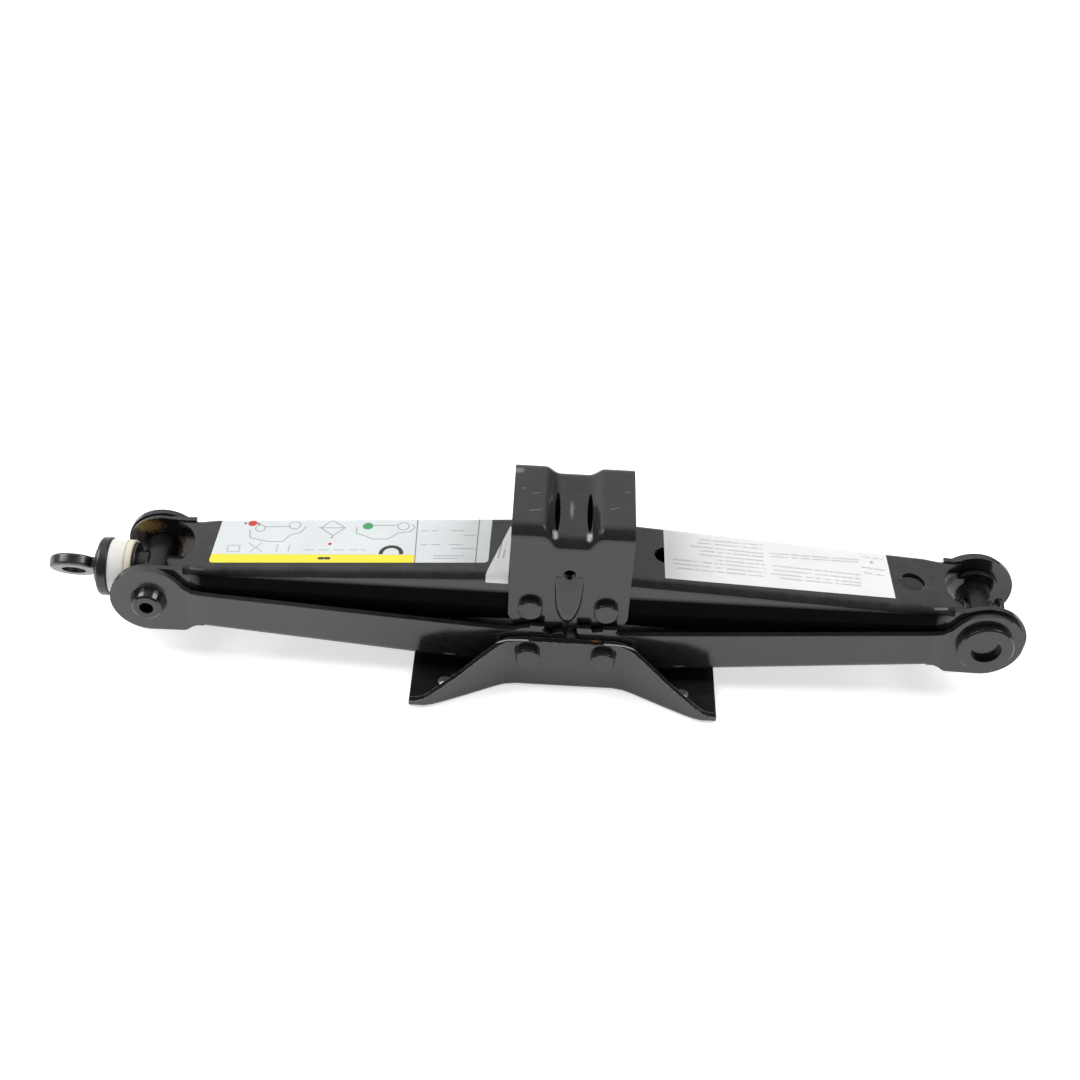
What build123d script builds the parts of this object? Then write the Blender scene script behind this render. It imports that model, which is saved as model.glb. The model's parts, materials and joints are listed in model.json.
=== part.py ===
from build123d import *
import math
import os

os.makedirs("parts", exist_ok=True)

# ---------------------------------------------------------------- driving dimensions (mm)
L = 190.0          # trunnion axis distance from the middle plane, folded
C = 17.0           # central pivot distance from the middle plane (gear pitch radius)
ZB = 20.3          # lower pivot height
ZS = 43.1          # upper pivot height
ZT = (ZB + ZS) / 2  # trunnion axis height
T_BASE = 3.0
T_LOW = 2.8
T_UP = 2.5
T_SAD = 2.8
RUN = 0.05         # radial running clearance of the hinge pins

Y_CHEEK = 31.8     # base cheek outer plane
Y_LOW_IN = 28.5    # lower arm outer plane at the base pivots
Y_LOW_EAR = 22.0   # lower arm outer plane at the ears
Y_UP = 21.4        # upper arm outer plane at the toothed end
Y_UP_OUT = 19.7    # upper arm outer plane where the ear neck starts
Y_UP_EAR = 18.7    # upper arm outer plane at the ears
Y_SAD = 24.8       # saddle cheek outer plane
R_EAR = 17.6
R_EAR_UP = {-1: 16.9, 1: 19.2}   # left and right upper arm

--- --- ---

### Requirement
Return all the data above once more, precisely as given.

### Answer to this problem
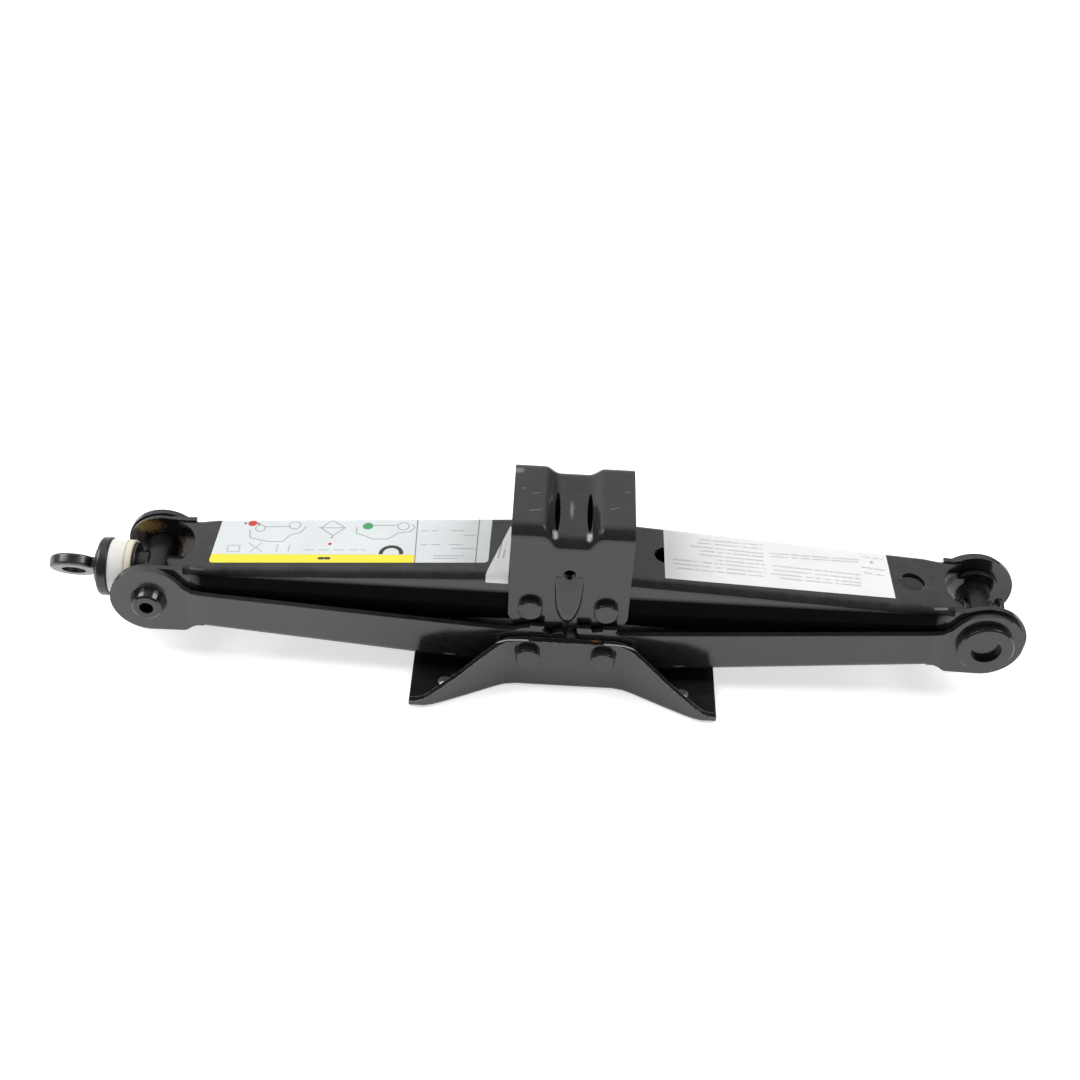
What build123d script builds the parts of this object? Then write the Blender scene script behind this render. It imports that model, which is saved as model.glb. The model's parts, materials and joints are listed in model.json.
=== part.py ===
from build123d import *
import math
import os

os.makedirs("parts", exist_ok=True)

# ---------------------------------------------------------------- driving dimensions (mm)
L = 190.0          # trunnion axis distance from the middle plane, folded
C = 17.0           # central pivot distance from the middle plane (gear pitch radius)
ZB = 20.3          # lower pivot height
ZS = 43.1          # upper pivot height
ZT = (ZB + ZS) / 2  # trunnion axis height
T_BASE = 3.0
T_LOW = 2.8
T_UP = 2.5
T_SAD = 2.8
RUN = 0.05         # radial running clearance of the hinge pins

Y_CHEEK = 31.8     # base cheek outer plane
Y_LOW_IN = 28.5    # lower arm outer plane at the base pivots
Y_LOW_EAR = 22.0   # lower arm outer plane at the ears
Y_UP = 21.4        # upper arm outer plane at the toothed end
Y_UP_OUT = 19.7    # upper arm outer plane where the ear neck starts
Y_UP_EAR = 18.7    # upper arm outer plane at the ears
Y_SAD = 24.8       # saddle cheek outer plane
R_EAR = 17.6
R_EAR_UP = {-1: 16.9, 1: 19.2}   # left and right upper arm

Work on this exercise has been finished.